Book Discussion Series 10

The Caliphate of Man: Popular Sovereignty in Modern Islamic Thought 

Andrew March


In the Caliphate of Man (2019) Andrew March argues that the case of popular sovereignty among Muslim political theorists reflects ‘a genuine intellectual revolution in modern Islamic thought’. Much like the political shifts brought to Shi’ism by Khomeini in the 1970s, March documents a similar transformation in modern Sunnism brought by Sunni political theorists. Where Sunnism once defended the rule of pious kings and scholars, now on March’s reading, it favors the rule of a just and pious people. This transformation is built on a theological claim about mankind’s status as God’s vicegerent—or caliph—on earth. Writing in the wake of the Arab uprisings of 2011, the book’s aim is to put in tension western commitments to popular sovereignty on the one hand and western anxiety for illiberal democrats or Islamists on the other. While major Islamist thinkers (namely, Hasan al-Turabi) are notably absent, the author closely reads key modern Muslim political thinkers such as Mawdudi, Qutb, Rida and others in chronological order ending on a fifty-page denouement in the work of Rachid al-Ghannouchi (b. 1941).

The book contributes to the small but growing field of comparative political theory between the west and Islamic political thought found in the work of similar authors such as, Salman Sayyid, Murad Idris, and Roxanne Euben. The book’s strength is in explicating a body of literature often marginalized by the western political canon. The book reads very well. It does not assume expertise in Islamic Studies and gives ample context and historical background. All foreign language material is translated for an English speaker in mind. Where the book does well to summarize Islamist arguments, the author does very little to critique their work. He passes in silence many arguments that are best enthymemes. Perhaps the most confusing aspect is the lack of explanation for the bewildering conclusion of the book; where the Islamist tradition, once grounded in its desire to save the Caliphate, simply turns out to be another call for liberal democracy. The reader is left to decide whether this is the product of March’s selective reading or is this in fact the case?

The Caliphate of Man is highly recommended because March does an excellent job closely reading the main Islamist thinkers of the modern period. This book will be useful for students working in comparative political theory, intellectual history and Muslim world politics.

By: M. Üveys Han (CIGA Senior Research Associate)

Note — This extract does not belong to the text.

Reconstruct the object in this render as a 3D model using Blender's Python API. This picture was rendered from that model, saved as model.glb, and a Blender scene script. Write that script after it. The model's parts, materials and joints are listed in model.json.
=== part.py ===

Constructing Global Order: Agency and Change in World Politics

Amitav Acharya


One main arguments of Acharya is that global order is traditionally conceptualized, as an extension of the European state system, and subsequently, as the by-product of an American‑led liberal hegemonic order. Furthermore, he emphasizes that many governing ideas and institutions of the post-war global order, despite originating from specific European and American context, are assumed to have a universal quality, in the sense of applying to all. Yet, in reality, they have been and continue to be contested. This book argues that efforts at achieving global order should produce a situation of “reduced conflict,” and “some degree of cooperation and stability”, including the absence of “war for survival”. For the author, the foundations of global order include a set of ideas and norms relating to sovereignty, security, development, human rights, environmental protection, etc., that help to limit conflict, induce cooperation and stability, and expand legitimacy through representation and participation. Acharya suggests that a Multiplex World is the solution for the current hegemony. For him, a Multiplex World is a decentered world, which has multiple layers of governance, including global, interregional, regional, domestic, and sub-state.